We then targeted variable costs, in particular temporary workers, cutting some 1,600 at Nissan Iberica (in Spain) and 1,200 each at Nissan Motor Mfg. (U.K.) and Nissan North America.

Finally, we froze many capital investments and switched to kaizen-oriented (continuous-improvement) activities inside our plants, what I call intelligent factory automation, or IFA.

While we saw earnings fall sharply in the third quarter, October through December 2008, and reported a huge fourth-quarter loss, we put in place the foundation for improved earnings which carried over into the current fiscal year beginning last April.

Ward’s: What is Nissan’s breakeven point in terms of capacity utilization of your plants?

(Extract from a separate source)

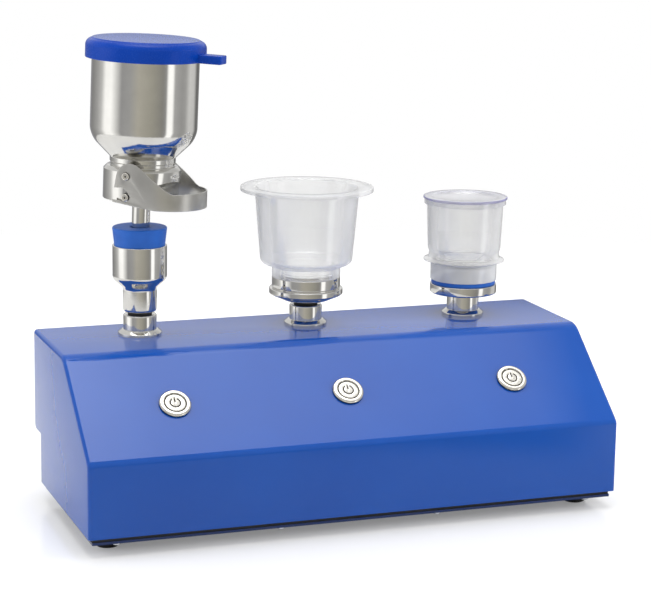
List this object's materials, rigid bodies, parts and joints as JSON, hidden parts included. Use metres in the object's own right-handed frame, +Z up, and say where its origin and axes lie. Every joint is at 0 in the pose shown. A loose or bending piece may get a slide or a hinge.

Imazu: Somewhere between 60% and 70%. But note there are two aspects to breakeven: One is plant capacity; the second is headcount. Even before the Lehman shock, we had lowered headcount to meet long-term, 10-year market trends.

Ward’s: Even in Japan, where the market contracted 20% over the past five years and production in calendar 2009 plummeted by 30% from a near 16-year high the year before?

Imazu: Yes.

Ward’s: And in terms of production volume, what is Nissan’s breakeven?

Imazu: In Japan: around 1 million units; slightly less, in fact.

Ward’s: For a half-year period, Nissan would be profitable at less than 500,000 units?

Imazu: Yes. In fact, between July and December we produced more than 550,000 units and had to add workers to meet increased volumes. At Oppama, for instance, we added 150 temporary workers. But basically 1 million is a good number for us. We can operate profitably at that level.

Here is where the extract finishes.